I’d just like to point out that many of the things ID proponents say we can’t account for the origin of, we can in fact account for the origin of. There are actually accounts for the origin of the spliceosome, the flagellum, the nuclear pore complex and the nuclear envelope, and so on. Accounts that draw on well-established mechanisms of evolution (hint: it’s almost always some combination mutations and natural selection, perhaps with a bit of HGT from endosymbiont to host thrown in).
The problem here is how ID proponents respond when such accounts are actually given, which betray a fundamental misunderstanding about the nature of science and reasoning about the past. When we talk about what happened in history before anyone was around to observe and record it, the only thing we can do is inference to the best explanation. Meaning we draw from mechanisms we think we understand and have reason to believe were in operation in the past too, and use those and the data we have to piece together how X came into existence.
And this is where it all goes wrong for IDcreationists. They’ll say we don’t have a detailed step-by-step account for the origin of X, and then when we provide that they call it a “just so story”, declare that the sequence of events described is so unlikely so as to be miraculous, and then they demand we prove that it really happened in history because, they say, it’s just “speculation” and we can’t “prove it happened like that”.
But what do they propose as an alternative? Design, as in the word and nothing else. No details, no reasoning, nothing. Their alternative amounts to uttering or typing the word ‘design’ into a browser window. And for them too the issue remains, that they’re attempting to account for events which happened in the past, and which they couldn’t ever hope to demonstrate in the way they demand it be demonstrated for evolution. So first and foremost they have a double standard.
They will accept and believe their own ad-hoc conjectures with literally zero explanatory power, while also being COMPLETELY unable to determine the probability of the things being designed, yet demand that biologists give Bayesian prior probability estimates for their proposed scenarios.
If those scenarios are actually provided, they will declare it unsubstantiated speculation dreamt up out of fear and hate of God and a “prior commitment to materialism” when scientists use established evolutionary mechanisms and comparative genetics to draw up a scenario for the evolutionary origin of X.
This whole thing is ridiculous. I could write a long post on the origin of the spliceosomal complex and the Prp8 protein, and draw on many lines of evidence and causal reasoning from mutation and natural selection for why it came to exist, grew to it’s current size and so on. But I can’t travel in time and prove that this is what really happened.
I have to bring up the Mt Everest analogy here again because there’s no in principle difference between how geologists versus biologists reason about the past. Scientists use well-understood causal forces/processes (plate tectonics, wind and erosion, gravity, thermal pressure, convection etc.) to explain how some extremely unlikely assemblage of atoms came into existence.
We call it the Mt Everest.
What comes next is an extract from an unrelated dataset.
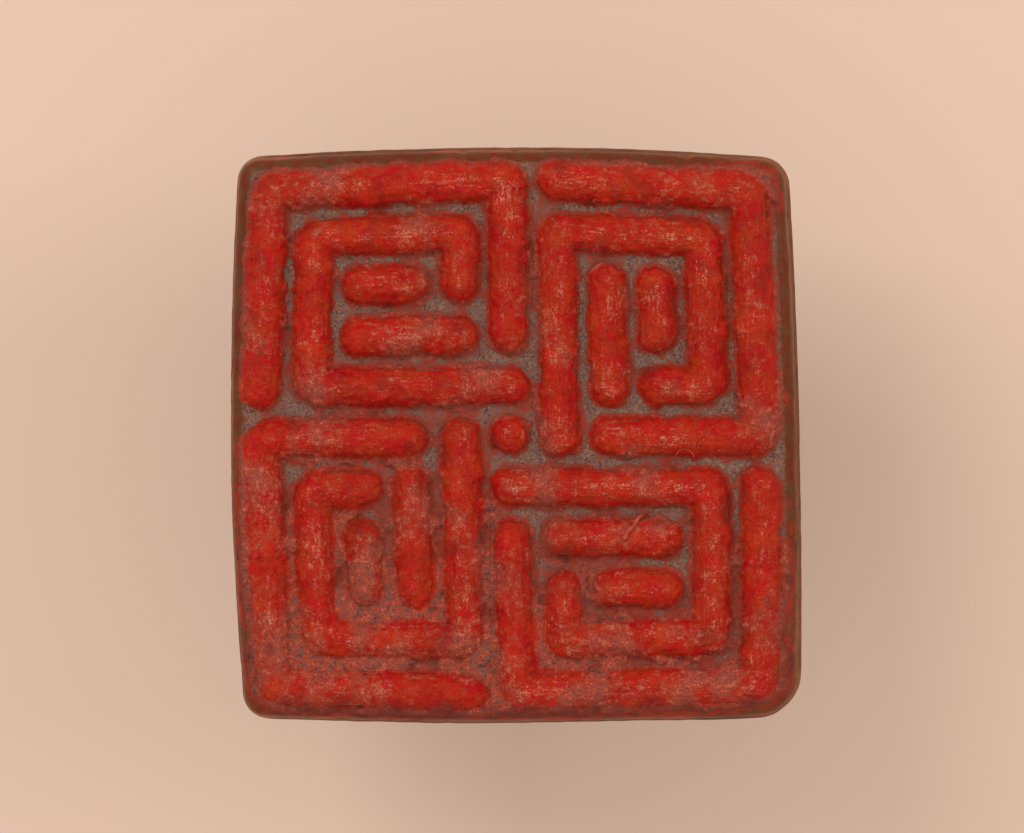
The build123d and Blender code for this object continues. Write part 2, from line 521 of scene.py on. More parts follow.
def braze_material(metal):
    """Brass braze run in with a flame: duller and yellower than bronze, with dark flux scabs."""
    material, add, shader, place = new_material("flame run braze")
    scabs = add("ShaderNodeTexNoise", {
        "Vector": place, "Scale": 1 / (0.5 * MM), "Detail": 4.0, "Roughness": 0.65,
    })
    scab_share = add("ShaderNodeMapRange", {"Value": scabs, "From Min": 0.45, "From Max": 0.62})
    colour = add("ShaderNodeMix", {
        MIX_FACTOR: scab_share, MIX_A: metal.braze_colour, MIX_B: linear("4d3520"),
    }, data_type="RGBA").outputs[MIX_RESULT]
    roughness = add("ShaderNodeMapRange", {"Value": scab_share, "To Min": 0.45, "To Max": 0.75})
    bump = add("ShaderNodeBump", {"Height": scabs, "Strength": 0.6, "Distance": 0.03 * MM})
    feed(shader, {"Base Color": colour, "Metallic": 0.7, "Roughness": roughness, "Normal": bump})
    return material


def strip_bronze_material(metal, paste):
    """Bronze strip cut and bent by hand: dull brown, with old red paste ground into its sides."""
    material, add, shader, place = new_material("hand bent bronze strip")
    rubs = add("ShaderNodeTexNoise", {
        "Vector": place, "Scale": 1 / (0.25 * MM), "Detail": 4.0, "Roughness": 0.7,
    })
    red_share = add("ShaderNodeMapRange", {"Value": rubs, "From Min": 0.38, "From Max": 0.56})
    colour = add("ShaderNodeMix", {
        MIX_FACTOR: red_share, MIX_A: metal.patina_colour, MIX_B: paste.stain_colour,
    }, data_type="RGBA").outputs[MIX_RESULT]
    metal_share = add("ShaderNodeMapRange", {"Value": red_share, "To Min": 0.7, "To Max": 0.1})
    bump = add("ShaderNodeBump", {"Height": rubs, "Strength": 0.6, "Distance": 0.02 * MM})
    feed(shader, {
        "Base Color": colour, "Metallic": metal_share, "Roughness": 0.55, "Normal": bump,
    })
    return material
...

We have no problem accepting that there is some extremely unlikely combination of how the wind blew, how convection took place deep in the Earth’s mantle, and how the crust was shaped by erosional forces, and the pressure of drifting colliding continents, that explains how we ended up with the incalculably unlikely arrangement we call the Mt Everest. Hundreds of millions of years ago.
We can’t travel back in time to see it happen again, we just can’t. We have to make that inference to the best explanation. For every single atom in the structure and it’s current position in the whole thing. How did this particular calcium atom come to rest in this position? How about that silicium atom a kilometer below it? Think of the world-history it had to go through to get to where it is. What explains it’s position? Why did it not end up one centimeter to the left? Four angströms more north? What would be the Bayesian prior probability of the explanation we would have to come up with to account for the entire mountain? And yet we understand that it was, in fact, made by blind dumb pressure propagating through rock. A superficial and ad-hoc answer that doesn’t really explain anything in much detail except to say “lots of rock was pushed together and some of it was pushed up”. And yet we’re fine with it. That does, in principle, explain all of it. And we can see how there is some explanation, at the atomic level, for why some atom ended up where it did even if we couldn’t ever hope to know.
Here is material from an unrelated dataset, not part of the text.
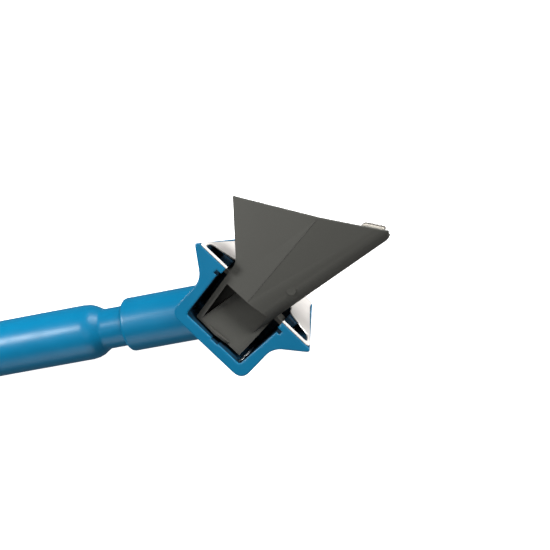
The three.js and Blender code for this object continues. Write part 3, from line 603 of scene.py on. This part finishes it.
def add_area(name, direction, distance, size, power):
    """A soft square light that shines on the head from a direction."""
    light = bpy.data.lights.new(name, "AREA")
    light.shape = "SQUARE"
    light.size = size
    light.energy = power
    lamp = bpy.data.objects.new(name, light)
    bpy.context.collection.objects.link(lamp)
    away = Vector(direction).normalized()
    lamp.location = Vector((0, SOLE, OPEN_END)) + away * distance
    lamp.rotation_mode = "QUATERNION"
    lamp.rotation_quaternion = (-away).to_track_quat("-Z", "Y")


def make_world():
    """A white room, brighter overhead than near the floor."""
    world = bpy.data.worlds.new("studio")
    bpy.context.scene.world = world
    world.use_nodes = True
    tree = world.node_tree
    place = tree.nodes.new("ShaderNodeTexCoord")
    split = tree.nodes.new("ShaderNodeSeparateXYZ")
    tree.links.new(place.outputs["Generated"], split.inputs[0])
    height = tree.nodes.new("ShaderNodeMapRange")
    for name, value in (("From Min", -0.1), ("From Max", 0.9), ("To Min", ROOM_LOW), ("To Max", ROOM_HIGH)):
        height.inputs[name].default_value = value
    tree.links.new(split.outputs["Z"], height.inputs["Value"])
    background = tree.nodes["Background"]
    background.inputs["Color"].default_value = (1, 1, 1, 1)
    tree.links.new(height.outputs["Result"], background.inputs["Strength"])


def view_axes():
    """The camera's right, up and back directions."""
    across = Vector((1, 0, 0))
    normal = Vector((0, math.cos(CAMERA_TILT), -math.sin(CAMERA_TILT)))
    back = Vector((0, math.sin(CAMERA_TILT), math.cos(CAMERA_TILT)))
    right = across * math.cos(CAMERA_ROLL) + normal * math.sin(CAMERA_ROLL)
    up = normal * math.cos(CAMERA_ROLL) - across * math.sin(CAMERA_ROLL)
    return right, up, back


def make_camera():
    data = bpy.data.cameras.new("camera")
    data.lens = LENS
    data.sensor_width = SENSOR
    camera = bpy.data.objects.new("camera", data)
    bpy.context.collection.objects.link(camera)
    right, up, back = view_axes()
    target = Vector((AIM_ASIDE, SOLE + AIM_PAST_SOLE, OPEN_END))
    distance = FIELD * LENS / SENSOR
    rotation = Matrix((right, up, back)).transposed().to_4x4()
    camera.matrix_world = Matrix.Translation(target + back * distance) @ rotation
    data.clip_start = 0.01
    data.clip_end = 20
    bpy.context.scene.camera = camera


make_floor()
make_world()
make_camera()
for name, direction, distance, size, power in LIGHTS:
    add_area(name, direction, distance, size, power)
bpy.context.scene.view_settings.view_transform = "Standard"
But we move to biology and suddenly people’s heads explode. Though nothing has really changed here. The explanations are again inferences using causal forces and processes seen operating in the present. Mutations happen, carriers exhibit biased reproductive success due to the fitness effects of those mutations. The types of mutations have different molecular results. Some are duplications, others are point mutations, some are deletions etc. etc. We make an inference to the best explanation by drawing on these causal forces, combined with comparisons of the genomes of many organisms, to give the best explanation for the larger pattern of how genes are distributed in populations, and from this how some structure evolved.
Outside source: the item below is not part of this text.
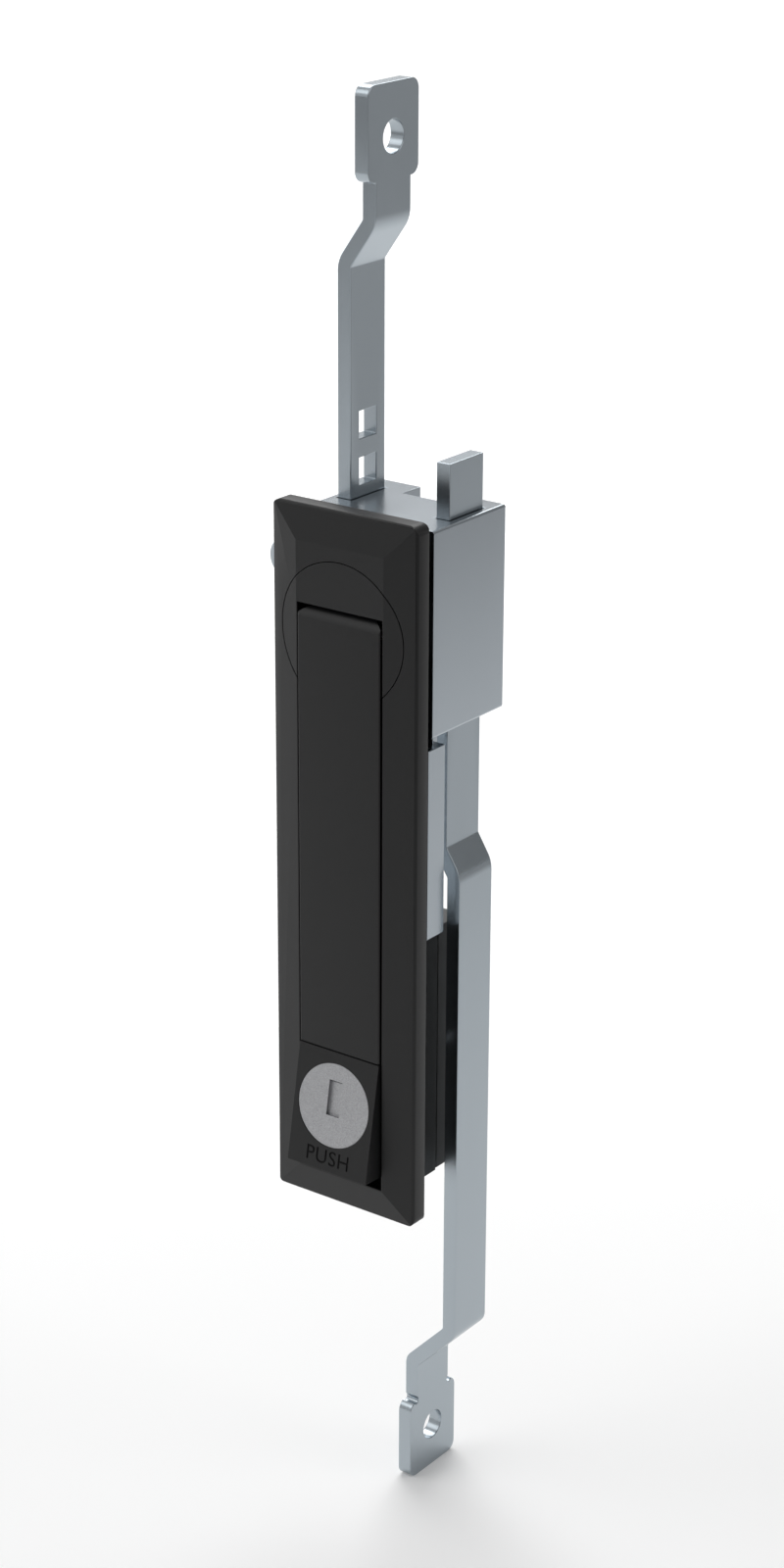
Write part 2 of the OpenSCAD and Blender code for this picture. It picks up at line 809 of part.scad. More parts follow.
module gear_case() {
    slot_half_t = rod_t / 2 + slot_gap;
    slot_half_w = rod_w / 2 + slot_gap;
    color("#8d959c") difference() {
        translate([0, 0, (case_low_z + case_top_z) / 2])
            along_y(grip, case_back_y) rounded_rect(case_w, case_h, case_edge_r);
        block(
            [case_wall - case_w / 2, grip - 1, case_low_z + case_wall],
            [case_w / 2 - case_wall, case_back_y - case_wall, case_top_z - case_wall]
        );
        for (x = [-rod_reach, rod_reach])
            block(
                [x - slot_half_t, rod_y - slot_half_w, case_low_z - 1],
                [x + slot_half_t, rod_y + slot_half_w, case_top_z + 1]
            );
        block(
            [-notch_w / 2, case_back_y - notch_d, case_top_z - case_wall - 1],
            [notch_w / 2, case_back_y + 1, case_top_z + 1]
        );
        block(
            [-notch_w / 2, case_back_y - case_wall - 1, case_top_z - notch_h],
            [notch_w / 2, case_back_y + 1, case_top_z + 1]
        );
        rod_along_y(bush_r, case_cut_y, case_back_y + 1, z = spindle_z);
        for (p = stop_places())
            rod_along_y(stop_d / 2, case_cut_y, case_back_y + 1, x = p[0], z = p[1]);
        for (s = pillar_signs) {
            z = spindle_z + s * pillar_reach;
            rod_along_y(small_screw_d / 2, case_cut_y, case_back_y + 1, z = z);
            rod_along_y(small_screw_d / 2, case_back_y - csk_d, case_back_y + eps, z = z, r2 = 2.9);
        }
    }
}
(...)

But now people’s standards have changed. It’s biology, it’s about them and their own history and the myths and stories they were brought up with. Suddenly great^nth grand-dad far enough back was a non-human ape, or a fish, or something no more complex than slime mold, and that’s not a welcome thought. And so they’re suddenly demanding fatutous probability estimates and ultra complicated models just so they can call them “just so stories” and demand time-travel scenarios. You can’t create the flagellum again from scratch. No, I can’t. I also can’t re-create the Mt Everest again from scratch, but you were fine with that one.